According to a recent report by Fitch Ratings, the banking sector in 2023 witnessed a remarkable resurgence in profitability, attributed to the exceptional performance of treasury bills, thus facilitating a rebound in capitalization from the setbacks experienced in the previous year.
The significant growth in profitability was fueled by exceptionally high yields on treasury bills, which served as a catalyst for financial intermediaries to recover from the substantial losses incurred in 2022 due to the impact of the Domestic Debt Exchange program.
Fitch Ratings forecasts that profitability will remain robust in 2024, despite a decline in treasury bill yields from their peak, owing to sustained support from capital-raising initiatives encouraged by the Bank of Ghana (BoG).

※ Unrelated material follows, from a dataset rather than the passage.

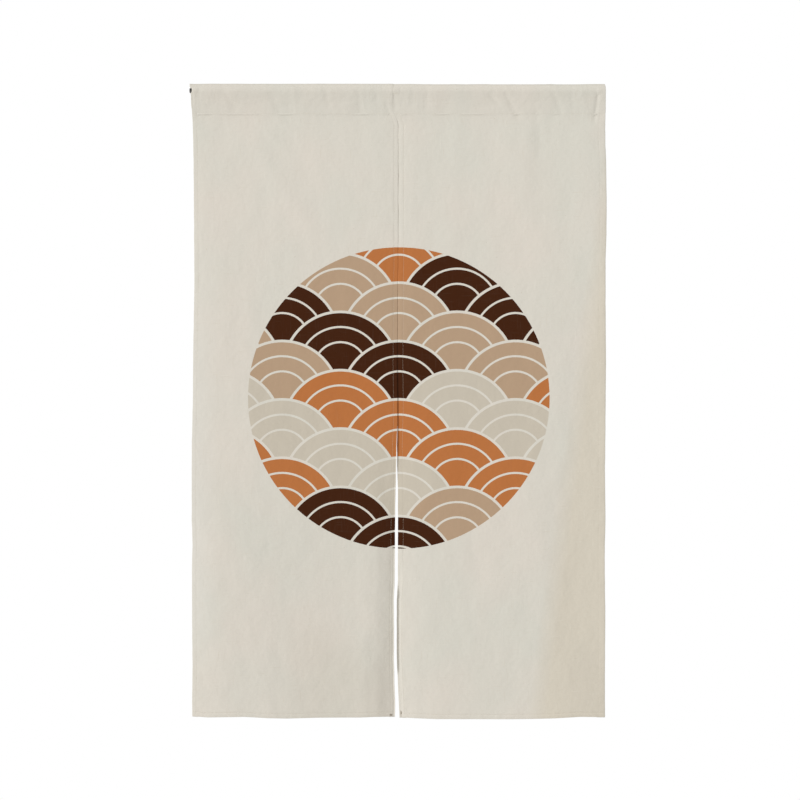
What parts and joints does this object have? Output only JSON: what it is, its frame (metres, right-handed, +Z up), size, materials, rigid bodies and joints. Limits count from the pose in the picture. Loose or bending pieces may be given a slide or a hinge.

However, the banking sector faced challenges stemming from the restructuring of domestically issued debt instruments in 2023, resulting in substantial net present value losses for sovereign domestic creditors and a notable weakening of capitalization. The majority of these losses were incurred in December 2022, coinciding with the announcement of the restructuring proposals.
Fitch suggests that the true capital impact of these losses may be obscured by two factors: the utilization of a low discount rate by banks to determine the fair value of new bonds, thereby reducing required impairment charges, and the permission granted by the BoG for banks to phase in the impact of impairment charges on regulatory capital over four years.
Despite these challenges, the banking sector reported exceptionally strong profitability in 2023, driven by robust net interest margins buoyed by the high treasury bill yields since the initiation of the debt exchange.
This performance occurred in the face of incremental impairment charges resulting from the sovereign debt exchange and higher loan impairment charges attributed to an increasing non-performing loans (NPLs) ratio. Fitch highlights that with dividend payouts expected to be limited, the strong earnings are poised to support significant capital improvement.
The strong profitability observed within Ghana’s banking sector is poised to complement the ongoing capital-raising initiatives, according to insights provided by Fitch Ratings. The Bank of Ghana’s directive to undercapitalized banks to present credible recapitalization plans has spurred a proactive response from the banking community.
Several Banks To Leverage Strong Profitability
Fitch anticipates that several banks will leverage strong profitability to raise core capital from shareholders and seek additional support from the Ghana Financial Stability Fund. The commitment of significant resources to the fund, including the local-currency equivalent of $500 million from the government and $250 million from the World Bank’s International Development Association, underscores a concerted effort to bolster the financial resilience of the sector.
Moreover, foreign-owned banks are identified as being particularly well-positioned to navigate Ghana’s challenging operating environment, thanks to their ability to tap into extraordinary support from their substantial shareholders. This additional layer of support enhances their capacity to weather economic headwinds and maintain stability in the face of volatility.
Fitch’s assessment includes the rating of two prominent Ghanaian banks, Guaranty Trust Bank (Ghana) Limited and United Bank for Africa (Ghana) Limited. Both banks have been assigned Long-Term Issuer Default Ratings (IDRs) of ‘B-‘/Stable, reflecting the likelihood of support from their Nigerian parent companies. Additionally, they received Viability Ratings of ‘ccc’, indicating the assessment of their standalone financial strength within the context of the challenging operating environment.
Looking ahead, Fitch emphasized that the combination of strong profitability and capital-raising initiatives will continue to bolster the recovery in capitalization. The BoG’s encouragement of undercapitalized banks to present credible recapitalization plans, along with the commitment of resources from the Ghana Financial Stability Fund and the World Bank’s International Development Association, underscores a concerted effort to fortify financial stability.
Fitch’s analysis highlights a positive trajectory for Ghana’s banking sector, with the resurgence in profitability serving as a cornerstone for capitalization recovery. Despite challenges posed by debt restructuring and increasing NPLs, the sector’s resilience and strategic initiatives position it well for sustained growth and stability in the years ahead.